Second, as a practitioner, it was always uncomfortable talking with a new client, and having to get to the nitty gritty of EVERY SINGLE FINANCIAL ACCOUNT they owned, including of course balances, because you’re just meeting them, have no track record with them, and their antennae is up for anything suspicious. With the current exemption around $5 million, you don’t have to be as nitty gritty as to exact amounts in their financials. Ball parks will generally do…

The fact is, by having a low exemption level, they increased the cost of even simple wills by making it malpractice not to nail down every little asset the client had. I’ve been much happier since the exemption amount increased, and so have my new clients, who pay much less for a will now.

The estate tax is one of those taxes that lacks even a hint of moral justification. First you earn income, and pay income tax. Then you invest what you have over, and pay capital gains tax. Then before you can pass it along to your family, its taxed one more time. It’s a stack of disincentives to the point where the most rational economic strategy is to either die broke or appear to die broke.

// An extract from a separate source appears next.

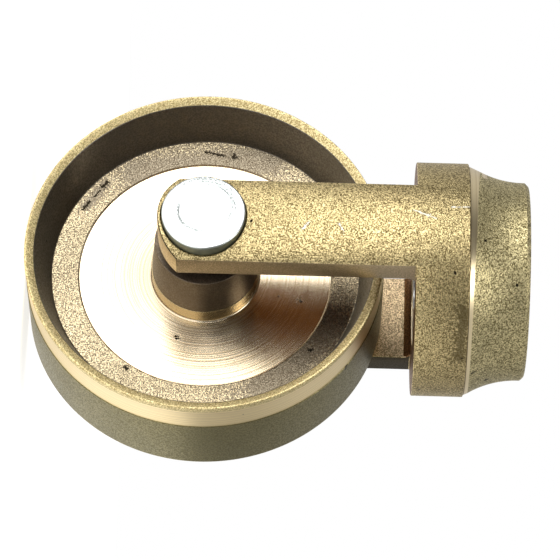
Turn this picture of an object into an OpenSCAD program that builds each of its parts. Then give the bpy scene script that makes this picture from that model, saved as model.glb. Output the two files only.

I am also a practioner in this area. My first point is the commentary and arguments on both sides of the political spectrum often widely miss the mark. Our current system allows a $5.4m exemption from the estate tax, $11.8m for a married couple with portability, the balance in excess of those amounts is a flat 40%.

A common argument for elimination of the estate tax is the destroys family business. While the estate tax is does have an effect, it is much smaller than argued. The failure rate for family businesses post death is almost identical in France with a much higher estate rate and Australia with a much lower estate tax rate. The failure rate of family businesses post death is primarily to product changes, demographic changes family dynamics – think about how many people work in the same profession as their father and grandfather.

A second point is that the estate tax would likely generate significantly more revenue for the government if the rate was lowered to a flat 15% -20% rate with a lower exemption threshold of $4m (while retaining the indexing). A lowering of the rate will substantially reduce administrative costs of compliance and the expense estate planning.

A third point is the progressives plan to eliminate the step up basis in assets passing at death – Ie taxing the capital gain. The reality is the majority of the untaxed gain is only inflation and not a windfall or a true economic gain. Think about the parents home that was purchased in the 1950’s for $20,000. It is now worth $250,000 – how much is appreciation and how much is inflation. Under the progressives plan, both the economic gain and the inflation adjustment is subject to taxation.

It is difficult to develop a coherent estate tax policy when the rhetoric on both sides of the Aisle widely misses the reality, though I will say that the progressives attitude is “its our money, so lets tax it”

As ClosetheFed above stated, the change to the $5m/$10m and the cap at a 40% top rate was one of the best tax policy changes in estate and gift tax law in the last 50 years. It was surprising that it was passed (maybe enough progressives actually looked at reality and decided to adopt something resembling sound tax policy).

No government should be entitled to 65% of anything.

It is not Hillary’s money to decide what to do with.